Does Stylera take a commission on bookings like Fresha does?
No, Stylera does not take any commission on bookings — not on new clients, not on returning clients. You pay a flat monthly subscription per location or seat, and every dollar a client pays goes to you minus only what your own payment processor charges. This is the key difference from Fresha, which takes roughly 20% of the first appointment value for new clients booked through its marketplace. The flat model means your software cost stays predictable even as revenue grows.
Is Fresha's marketplace worth the 20% new-client commission?
It depends on whether you need new-client discovery. If you don't already have a steady stream of returning clients, the Fresha marketplace can genuinely deliver bookings you wouldn't otherwise reach, and paying 20% of a first visit can be worth it as a customer acquisition cost. If you already have strong word-of-mouth, social media, or a loyal repeat base, you're paying commission on clients who would have found you anyway.

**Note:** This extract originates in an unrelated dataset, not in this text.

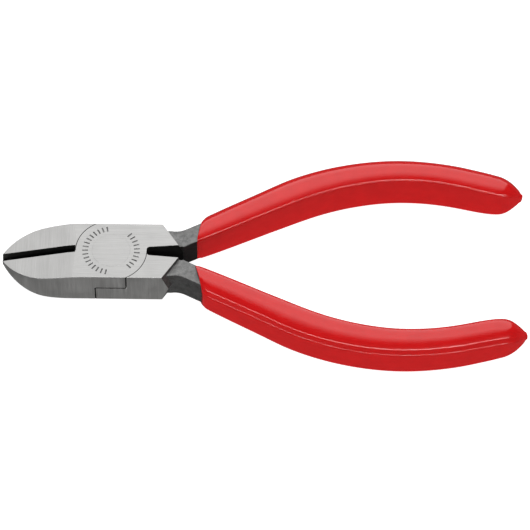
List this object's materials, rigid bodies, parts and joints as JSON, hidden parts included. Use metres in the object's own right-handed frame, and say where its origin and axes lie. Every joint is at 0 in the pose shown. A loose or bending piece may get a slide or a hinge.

The commission only applies to first appointments — existing clients rebooking through your own page are not charged.
What features do salon booking platforms like Stylera and Fresha include?
Both typically include a 24/7 online booking page, per-stylist appointment scheduling that prevents double-bookings, a client database with visit history and notes, automated email and SMS reminders, waitlist management for cancellations, staff and service menu management, loyalty rewards, revenue and per-stylist reporting, and support for multiple locations. The main differences are usually in the pricing model and whether marketplace discovery is included. Fresha adds a public marketplace listing, while flat-subscription tools like Stylera focus on managing the clients you already attract. SMS reminders are often included in flat subscriptions but charged per message on free platforms.